▶ **To do**
Restate the opening lines of the material below word for word, stopping after the line that contains "fit_gap = 0.1".

————

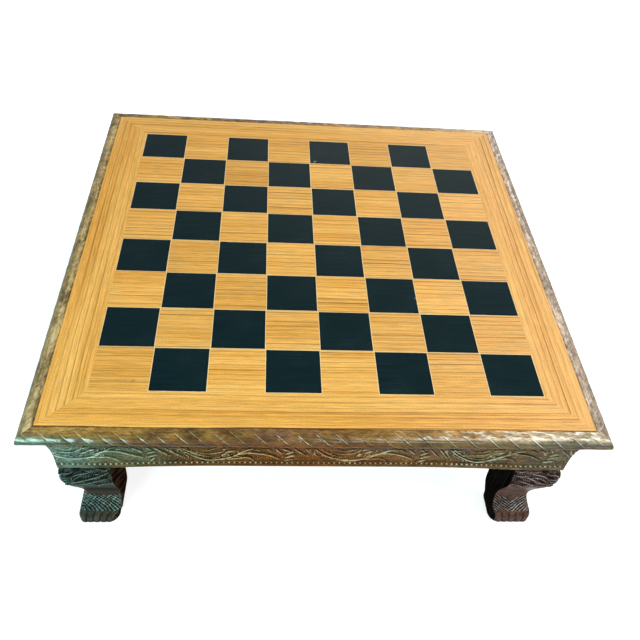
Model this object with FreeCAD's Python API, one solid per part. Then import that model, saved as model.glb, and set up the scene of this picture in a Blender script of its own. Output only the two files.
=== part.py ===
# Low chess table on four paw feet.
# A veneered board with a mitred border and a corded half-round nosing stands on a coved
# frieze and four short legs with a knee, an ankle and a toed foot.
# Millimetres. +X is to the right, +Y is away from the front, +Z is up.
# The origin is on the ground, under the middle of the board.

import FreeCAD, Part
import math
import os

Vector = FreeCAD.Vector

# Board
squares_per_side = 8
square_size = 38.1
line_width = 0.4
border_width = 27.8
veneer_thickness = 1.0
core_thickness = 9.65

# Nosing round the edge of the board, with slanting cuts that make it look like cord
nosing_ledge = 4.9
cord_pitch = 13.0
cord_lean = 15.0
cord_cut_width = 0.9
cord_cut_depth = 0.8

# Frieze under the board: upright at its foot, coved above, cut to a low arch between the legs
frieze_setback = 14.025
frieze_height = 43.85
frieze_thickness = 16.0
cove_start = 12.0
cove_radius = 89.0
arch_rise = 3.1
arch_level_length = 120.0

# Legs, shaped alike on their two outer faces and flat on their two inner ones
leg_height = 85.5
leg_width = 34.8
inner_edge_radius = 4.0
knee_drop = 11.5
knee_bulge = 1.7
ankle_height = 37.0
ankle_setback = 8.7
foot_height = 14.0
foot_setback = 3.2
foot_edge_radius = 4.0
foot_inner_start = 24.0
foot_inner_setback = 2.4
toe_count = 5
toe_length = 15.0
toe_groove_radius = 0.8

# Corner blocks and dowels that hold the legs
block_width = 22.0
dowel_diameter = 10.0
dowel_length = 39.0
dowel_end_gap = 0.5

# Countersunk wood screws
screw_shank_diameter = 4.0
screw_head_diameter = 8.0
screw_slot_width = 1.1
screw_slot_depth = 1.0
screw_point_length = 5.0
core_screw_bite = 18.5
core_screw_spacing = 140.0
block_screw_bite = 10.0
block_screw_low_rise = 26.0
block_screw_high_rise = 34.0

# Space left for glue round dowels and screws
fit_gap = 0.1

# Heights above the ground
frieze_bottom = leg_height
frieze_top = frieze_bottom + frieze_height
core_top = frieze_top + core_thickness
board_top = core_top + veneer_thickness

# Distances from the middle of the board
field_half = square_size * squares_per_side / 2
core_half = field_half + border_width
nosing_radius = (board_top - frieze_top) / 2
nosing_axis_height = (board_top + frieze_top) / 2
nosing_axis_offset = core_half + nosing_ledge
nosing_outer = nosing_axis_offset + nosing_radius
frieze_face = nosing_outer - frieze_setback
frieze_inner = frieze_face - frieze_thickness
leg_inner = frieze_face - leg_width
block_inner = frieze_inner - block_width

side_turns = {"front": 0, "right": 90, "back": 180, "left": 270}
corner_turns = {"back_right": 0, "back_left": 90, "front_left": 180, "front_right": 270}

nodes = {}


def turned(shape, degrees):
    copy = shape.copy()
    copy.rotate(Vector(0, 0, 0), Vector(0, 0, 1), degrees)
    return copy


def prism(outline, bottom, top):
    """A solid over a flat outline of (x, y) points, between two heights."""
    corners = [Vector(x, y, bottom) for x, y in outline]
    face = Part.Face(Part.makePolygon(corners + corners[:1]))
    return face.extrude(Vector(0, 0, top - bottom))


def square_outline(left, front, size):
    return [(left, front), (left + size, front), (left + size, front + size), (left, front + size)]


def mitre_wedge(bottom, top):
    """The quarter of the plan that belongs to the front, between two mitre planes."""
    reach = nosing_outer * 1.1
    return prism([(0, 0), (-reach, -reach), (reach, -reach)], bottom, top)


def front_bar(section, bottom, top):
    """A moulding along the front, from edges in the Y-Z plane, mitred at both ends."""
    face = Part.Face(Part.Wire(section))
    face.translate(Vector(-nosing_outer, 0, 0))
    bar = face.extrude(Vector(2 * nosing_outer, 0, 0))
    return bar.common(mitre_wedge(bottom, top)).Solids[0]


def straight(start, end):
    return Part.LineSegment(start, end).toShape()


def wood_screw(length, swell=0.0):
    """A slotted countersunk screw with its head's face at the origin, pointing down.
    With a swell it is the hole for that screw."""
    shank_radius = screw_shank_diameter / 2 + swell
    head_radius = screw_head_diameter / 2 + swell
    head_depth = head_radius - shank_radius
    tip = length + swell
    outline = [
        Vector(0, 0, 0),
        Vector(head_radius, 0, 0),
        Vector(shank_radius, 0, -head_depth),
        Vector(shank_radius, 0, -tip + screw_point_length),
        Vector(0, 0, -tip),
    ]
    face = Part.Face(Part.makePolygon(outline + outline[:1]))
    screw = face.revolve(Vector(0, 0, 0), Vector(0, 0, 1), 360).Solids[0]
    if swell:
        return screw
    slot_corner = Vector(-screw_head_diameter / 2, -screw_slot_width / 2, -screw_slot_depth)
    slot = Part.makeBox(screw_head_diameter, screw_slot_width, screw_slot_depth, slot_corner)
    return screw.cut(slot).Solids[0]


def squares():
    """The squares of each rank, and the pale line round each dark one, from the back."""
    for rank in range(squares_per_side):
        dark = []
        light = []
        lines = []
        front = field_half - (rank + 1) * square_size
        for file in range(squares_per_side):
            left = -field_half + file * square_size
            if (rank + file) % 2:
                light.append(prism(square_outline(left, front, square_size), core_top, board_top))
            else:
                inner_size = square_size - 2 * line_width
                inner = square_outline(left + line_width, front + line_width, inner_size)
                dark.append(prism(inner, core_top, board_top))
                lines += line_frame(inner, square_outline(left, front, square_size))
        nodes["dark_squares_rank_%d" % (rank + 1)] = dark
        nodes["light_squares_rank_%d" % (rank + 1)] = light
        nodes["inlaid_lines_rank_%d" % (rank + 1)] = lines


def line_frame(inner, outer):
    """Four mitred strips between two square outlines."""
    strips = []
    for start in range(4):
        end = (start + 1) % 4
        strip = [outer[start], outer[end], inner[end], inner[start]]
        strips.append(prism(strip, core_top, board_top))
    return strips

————

▶ **Response to this task**
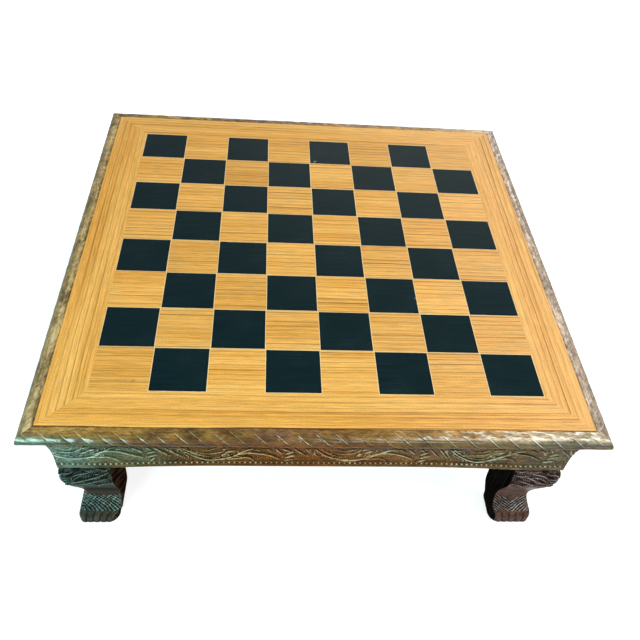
Model this object with FreeCAD's Python API, one solid per part. Then import that model, saved as model.glb, and set up the scene of this picture in a Blender script of its own. Output only the two files.
=== part.py ===
# Low chess table on four paw feet.
# A veneered board with a mitred border and a corded half-round nosing stands on a coved
# frieze and four short legs with a knee, an ankle and a toed foot.
# Millimetres. +X is to the right, +Y is away from the front, +Z is up.
# The origin is on the ground, under the middle of the board.

import FreeCAD, Part
import math
import os

Vector = FreeCAD.Vector

# Board
squares_per_side = 8
square_size = 38.1
line_width = 0.4
border_width = 27.8
veneer_thickness = 1.0
core_thickness = 9.65

# Nosing round the edge of the board, with slanting cuts that make it look like cord
nosing_ledge = 4.9
cord_pitch = 13.0
cord_lean = 15.0
cord_cut_width = 0.9
cord_cut_depth = 0.8

# Frieze under the board: upright at its foot, coved above, cut to a low arch between the legs
frieze_setback = 14.025
frieze_height = 43.85
frieze_thickness = 16.0
cove_start = 12.0
cove_radius = 89.0
arch_rise = 3.1
arch_level_length = 120.0

# Legs, shaped alike on their two outer faces and flat on their two inner ones
leg_height = 85.5
leg_width = 34.8
inner_edge_radius = 4.0
knee_drop = 11.5
knee_bulge = 1.7
ankle_height = 37.0
ankle_setback = 8.7
foot_height = 14.0
foot_setback = 3.2
foot_edge_radius = 4.0
foot_inner_start = 24.0
foot_inner_setback = 2.4
toe_count = 5
toe_length = 15.0
toe_groove_radius = 0.8

# Corner blocks and dowels that hold the legs
block_width = 22.0
dowel_diameter = 10.0
dowel_length = 39.0
dowel_end_gap = 0.5

# Countersunk wood screws
screw_shank_diameter = 4.0
screw_head_diameter = 8.0
screw_slot_width = 1.1
screw_slot_depth = 1.0
screw_point_length = 5.0
core_screw_bite = 18.5
core_screw_spacing = 140.0
block_screw_bite = 10.0
block_screw_low_rise = 26.0
block_screw_high_rise = 34.0

# Space left for glue round dowels and screws
fit_gap = 0.1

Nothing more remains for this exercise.